Mese che vede la fine dell’autunno, scandito da giornate dove le ore di luce diminuiscono progressivamente, novembre è ricco di tradizioni tutte da scoprire…
Il primo giorno del mese cade la festa di Ognissanti, una grande festività religiosa dedicata a tutti i santi, mentre nella tradizione pagana era considerato il Capodanno, col ritorno sulla terra dei defunti.
I Celti erano un popolo dedito all’agricoltura e alla pastorizia e la fine dell’estate, con i raccolti, diventava anche quella dell’anno nel calendario contadino.
Quando la Chiesa impose il suo calendario liturgico, dedicò il 1 novembre ai Santi e il 2 alla commemorazione dei defunti, conservando però la tradizione di fare opere di bene in memoria dei defunti.
Un tempo in quei giorni si cuocevano fave, ceci, fagioli e lupini da mangiare in famiglia e da offrire ai poveri che quel giorno chiedevano l’elemosina, nota come la carité di mort, che in cambio dicevano preghiere per i defunti della famiglia.
Invece l’ 11 novembre cade la festa di San Martino, dove mangiano castagne e si beve il vino novello, mentre in Francia il santo portava i doni ai bambini buoni e puniva quelli cattivi, lasciando una frusta vicino alla cappa del camino.
In provincia di Novara durante la festa vengono distribuiti pani benedetti e l’ultimo giorno di festa i contadini compiono l’ufficio della secchia, cioè versano in un barile il vino nuovo che viene offerto al santo, poi tutti i presenti bevono insieme.

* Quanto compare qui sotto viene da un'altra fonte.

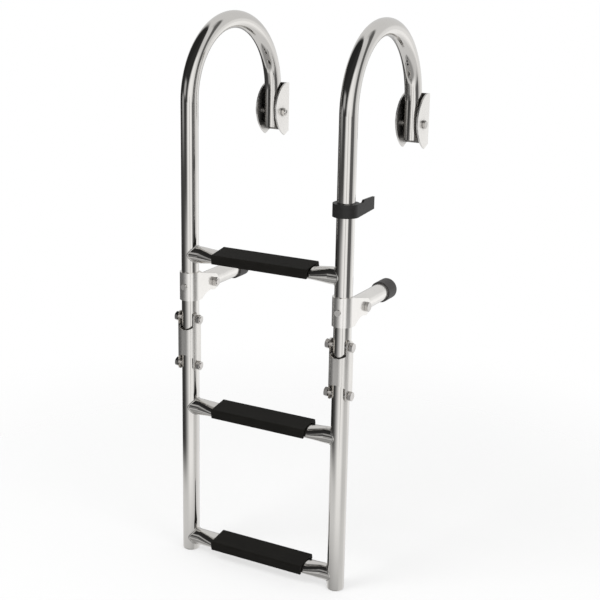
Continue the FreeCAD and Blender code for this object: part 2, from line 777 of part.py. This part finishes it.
for item, label in NODES:
    if not item.Shape.Solids:
        raise RuntimeError("%s holds no solid" % label)
    item.Shape.exportStep("parts/%s.step" % label)
    FreeCAD.Console.PrintMessage("%s %d solids %.0f mm3\n" % (
        label, len(item.Shape.Solids), item.Shape.Volume))
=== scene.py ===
import bpy
import json
import math
from mathutils import Matrix, Vector


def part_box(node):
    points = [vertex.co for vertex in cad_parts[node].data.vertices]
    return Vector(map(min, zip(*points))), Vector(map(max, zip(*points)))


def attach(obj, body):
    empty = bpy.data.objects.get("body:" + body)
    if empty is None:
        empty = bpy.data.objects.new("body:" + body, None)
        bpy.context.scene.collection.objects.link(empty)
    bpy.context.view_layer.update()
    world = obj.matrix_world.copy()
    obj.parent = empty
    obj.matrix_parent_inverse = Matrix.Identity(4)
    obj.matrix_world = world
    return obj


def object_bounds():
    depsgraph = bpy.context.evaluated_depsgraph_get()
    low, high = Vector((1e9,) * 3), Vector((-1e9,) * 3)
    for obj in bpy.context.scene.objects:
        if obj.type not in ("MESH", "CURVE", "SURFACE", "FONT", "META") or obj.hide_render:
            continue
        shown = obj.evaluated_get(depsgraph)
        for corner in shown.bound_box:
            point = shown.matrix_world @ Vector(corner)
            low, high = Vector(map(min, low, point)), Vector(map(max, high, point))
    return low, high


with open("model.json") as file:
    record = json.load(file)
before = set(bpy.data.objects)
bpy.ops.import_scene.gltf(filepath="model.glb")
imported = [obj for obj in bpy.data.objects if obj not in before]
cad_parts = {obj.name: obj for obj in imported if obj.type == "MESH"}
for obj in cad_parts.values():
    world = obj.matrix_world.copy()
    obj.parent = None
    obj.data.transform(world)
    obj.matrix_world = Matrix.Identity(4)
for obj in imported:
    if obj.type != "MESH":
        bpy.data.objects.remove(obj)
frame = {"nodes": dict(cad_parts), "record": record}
CAD_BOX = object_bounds()
NODES = frame["nodes"]

# photo's camera, fitted to the edges of the tubes
CAMERA_PLACE = (0.9892, -1.7024, 0.2421)
CAMERA_AZIMUTH = 29.04
CAMERA_PITCH = 15.52
CAMERA_ROLL = 1.10
CAMERA_LENS = 76.1
SENSOR_WIDTH = 36.0

# studio in metres, with the floor's fade as shares of its radius
DOME_RADIUS = 2.6
DOME_SIDES = 64
DOME_ROWS = 32
FLOOR_RADIUS = 1.1
FLOOR_SIDES = 64
FLOOR_COLOUR = (0.95, 0.95, 0.95, 1.0)
FLOOR_CLEARNESS = 0.55
FADE_START = 0.35
FADE_END = 0.95

# plain light: the world's strength, and two soft lamps
WHITE = (1.0, 1.0, 1.0, 1.0)
WORLD_LIGHT = 0.70
LAMP_SIZE = 1.2
LAMPS = {
    # x and y from the object's middle, height, power
    "key_lamp": (-0.8, -1.5, 1.5, 22.0),
    "fill_lamp": (1.6, -0.6, 0.6, 8.0),
}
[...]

Nella Pianura Padana a San Martino si mangia l’oca, un animale presente nell’iconografia del santo, probabilmente grazie a una tradizione celtica che identificava nell’oca un messaggero dell’Altro Mondo.
Inoltre nella religione celtica veniva venerato un dio cavaliere e vincitore del mondo degli inferi, che vestito di una corta mantellina nera, in groppa ad un cavallo dello stesso colore, trionfava sulla morte, leggenda che ha delle impressionanti somiglianze con San Martino e la vicenda del mantello diviso con il mendicante.
Nella cittadina abruzzese di Scanno c’è l’abitudine di preparare tre falò chiamati Glorie, corrispondenti alle contrade del paese, molto alti e a forma piramidale, allo scopo di permettere che il fuoco si sviluppi simultaneamente in ogni zona.
I resti dei legni bruciati sono poi donati da giovani col volto nero di fuliggine alle spose più giovani del paese, che a ricambiano con biscotti, formaggi, frutta e vino.
La credenza più curiosa legata alla festa fa di San Martino il patrono dei cornuti, soprattutto nell’Italia centro-settentrionale e a Nepi ancora oggi si svolge un beffardo corteo di giovani che si adornano con le corna, passando di casa in casa.
Nelle antiche tradizioni contadine, questo periodo era visto come un carnevale di 12 notti che si concludeva prima dell’Avvento, che è il tempo della penitenza.
Durante questa festa c’era una simbolica caccia al marito tradito, uomo debole ed incapace di dominare la moglie, che finiva con l’incornamento con corna di cervo o di mucca di alcuni individui, dato che il marito debole era identificato con il cervo, animale dalle grandi corna e preda del cacciatori.